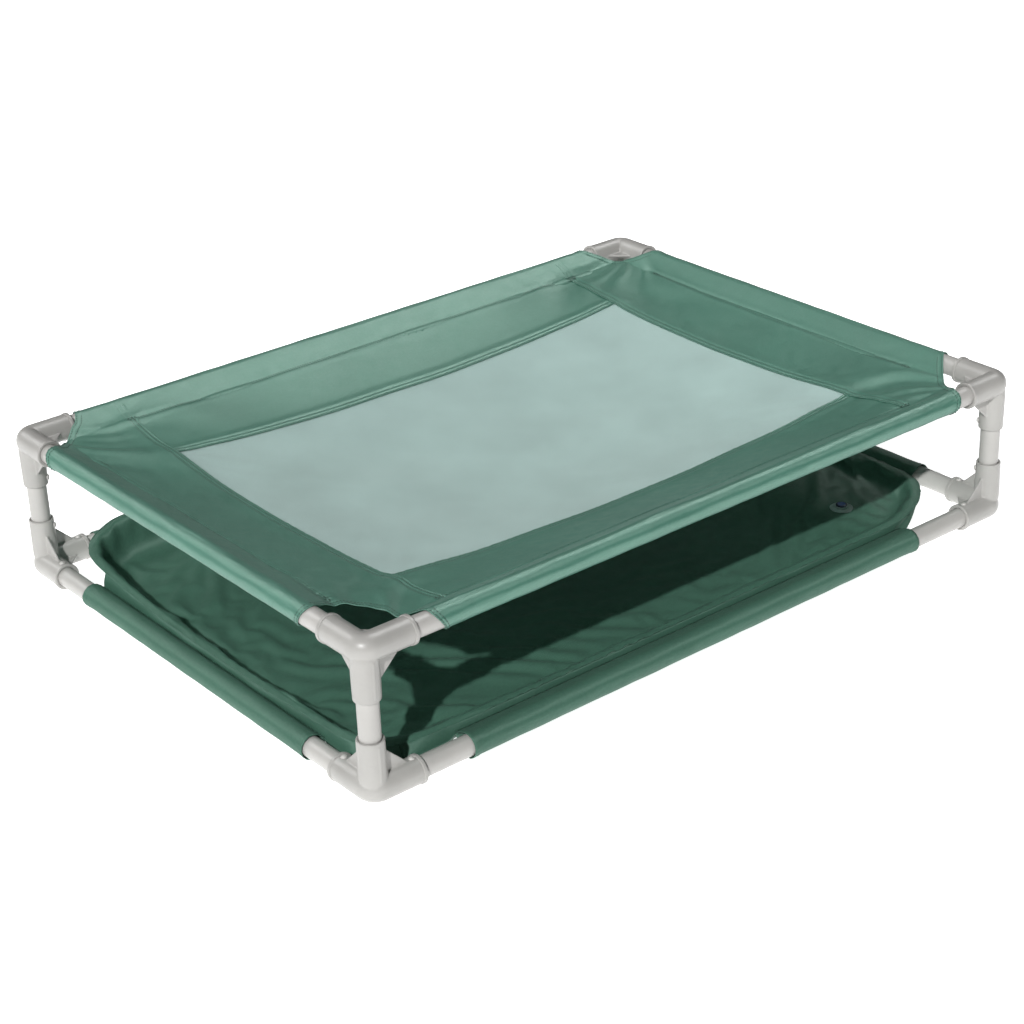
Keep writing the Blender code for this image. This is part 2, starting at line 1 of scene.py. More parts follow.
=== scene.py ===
"""Raised dog cot with a splash basin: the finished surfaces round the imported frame.

Everything is in metres, in the frame's own axes.  The front is -Y and the left is -X.
Cloth pieces are grids of points worked out from the rails, with their own UVs in metres,
so that the weave follows the cloth.  The basin's liner is settled by a cloth simulation.
"""
import math
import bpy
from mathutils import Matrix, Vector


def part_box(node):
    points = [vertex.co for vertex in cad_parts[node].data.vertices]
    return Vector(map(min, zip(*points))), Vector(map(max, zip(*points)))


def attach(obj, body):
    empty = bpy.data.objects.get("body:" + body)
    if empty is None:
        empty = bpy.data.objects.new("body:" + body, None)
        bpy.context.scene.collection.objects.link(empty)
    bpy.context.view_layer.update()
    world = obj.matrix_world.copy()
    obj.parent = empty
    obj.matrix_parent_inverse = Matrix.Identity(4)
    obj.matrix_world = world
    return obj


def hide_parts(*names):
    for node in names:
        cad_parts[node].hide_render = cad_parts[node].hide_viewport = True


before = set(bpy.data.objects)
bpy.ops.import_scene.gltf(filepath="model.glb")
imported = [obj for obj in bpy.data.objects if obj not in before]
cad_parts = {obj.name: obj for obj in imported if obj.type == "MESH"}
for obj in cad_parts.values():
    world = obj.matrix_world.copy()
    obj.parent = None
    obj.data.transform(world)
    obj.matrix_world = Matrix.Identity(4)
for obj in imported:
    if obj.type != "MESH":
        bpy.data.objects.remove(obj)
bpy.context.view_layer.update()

import bmesh
import bpy
import numpy as np
from mathutils import Matrix, Vector
from mathutils.bvhtree import BVHTree


def middle(node):
    low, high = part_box(node)
    return (low + high) / 2


def size(node):
    low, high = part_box(node)
    return high - low


# ------------------------------------------------------------------ sizes

HALF_X = middle("upper_rail_right").x          # rail axes
HALF_Y = middle("upper_rail_back").y
LOWER_Z = middle("lower_rail_back").z
UPPER_Z = middle("upper_rail_back").z
PIPE_R = size("leg_front_left").x / 2
PIPE_WALL = 0.0029
PIPE_SIDES = 56

# Corner fitting, from the crossing of its rail axes
SOCKET_R = 0.0174
MOUTH = 0.0655
BEAD_R = 0.0184
BEAD_WIDTH = 0.005
SWEEP_R = 0.011
LEG_INSET = HALF_X - middle("leg_front_right").x
LEG_FOOT_R = 0.0173
LEG_MOUTH_R = 0.0168
LEG_FOOT_Z = 0.014                             # where the leg socket's round foot begins
BORE_R = PIPE_R + 0.0003
PIPE_STOP = 0.026                              # where a pipe's end stops in its socket
WEB_THICKNESS = 0.0032
WEB_FOOT = 0.049
WEB_TOP = 0.045
SCREW_AT = 0.0555
SCREW_HEAD_R = 0.0040
SCREW_HEAD_RISE = 0.0022

# Deck cloth
CLOTH = 0.0008
SLEEVE_R = PIPE_R + 0.0010                     # outer face of a sleeve round its rail
HEM_IN = 0.037
HEM_DROP = 0.003
HEM_X = HALF_X - HEM_IN
HEM_Y = HALF_Y - HEM_IN
SAG = 0.061
FLATNESS = 2.3
FIELD_X = HALF_X - 0.145
FIELD_Y = HALF_Y - 0.145
OVERLAP = 0.013                                # how far sewn pieces lap over each other
TAIL = 0.011                                   # how far a sleeve's edge runs past its stitching
BAND = 0.010                                   # width of a folded hem
HEM_ROWS = (0.002, 0.0055)                     # rows of stitches beside a rail, in from the hem
SEAM_ROWS = (0.0035, 0.0095)                   # and round the mesh, out from its edge
EDGE_ROWS = (0.0022, BAND * 0.82)              # and at a cut edge, in from it
ARC_STEPS = 54                                 # about how many steps a cut edge is drawn with
ARC_POINTS = 56                                # and how many points a border panel has there
EDGE_POINTS = 70                               # and its rows of stitches
RING_POINTS = 32                               # points of a sleeve's section that ring its rail

# The cut edge of the deck at each corner, from the top of the short rail to that of the long
# one: distances in from the corner along the long rail and along the short rail
CORNER_EDGE = {
    "front_left": [(0.0, 0.096), (0.020, 0.103), (0.038, 0.107), (0.053, 0.104), (0.065, 0.091),
                   (0.0715, 0.068), (0.0735, 0.045), (0.078, 0.020), (0.089, 0.0)],
    "front_right": [(0.0, 0.095), (0.015, 0.083), (0.032, 0.067), (0.049, 0.049), (0.065, 0.026),
                    (0.087, 0.0)],
    "back_left": [(0.0, 0.077), (0.0155, 0.0662), (0.024, 0.056), (0.041, 0.037), (0.057, 0.022),
                  (0.067, 0.0145), (0.076, 0.0)],
    "back_right": [(0.0, 0.081), (0.0155, 0.0672), (0.026, 0.056), (0.041, 0.041), (0.056, 0.026),
                   (0.067, 0.0150), (0.081, 0.0)],
}
# Below its rail a sleeve ends this much further from the corner than on top of it: on the long
# rail, on the short rail
END_SLANT = {
    "front_left": (0.021, 0.015),
    "front_right": (0.010, 0.012),
    "back_left": (0.012, 0.010),
    "back_right": (0.010, 0.010),
}
FLAP_SLANT = 0.8                               # and the cloth under its hem by this share more
SEWN_LONG = 0.131                              # a hem's stitches start this far from the corner
SEWN_SHORT = 0.119
CORNERS = {
    "front_left": (-1, -1),
    "front_right": (1, -1),
    "back_left": (-1, 1),
    "back_right": (1, 1),
}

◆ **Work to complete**
Using the data above, transcribe the lines that run from the line with "before = set(bpy.data.objects)" to the line with "from mathutils.bvhtree import BVHTree", both ends kept, and output nothing else.

◆ **Answer to the exercise**
before = set(bpy.data.objects)
bpy.ops.import_scene.gltf(filepath="model.glb")
imported = [obj for obj in bpy.data.objects if obj not in before]
cad_parts = {obj.name: obj for obj in imported if obj.type == "MESH"}
for obj in cad_parts.values():
    world = obj.matrix_world.copy()
    obj.parent = None
    obj.data.transform(world)
    obj.matrix_world = Matrix.Identity(4)
for obj in imported:
    if obj.type != "MESH":
        bpy.data.objects.remove(obj)
bpy.context.view_layer.update()

import bmesh
import bpy
import numpy as np
from mathutils import Matrix, Vector
from mathutils.bvhtree import BVHTree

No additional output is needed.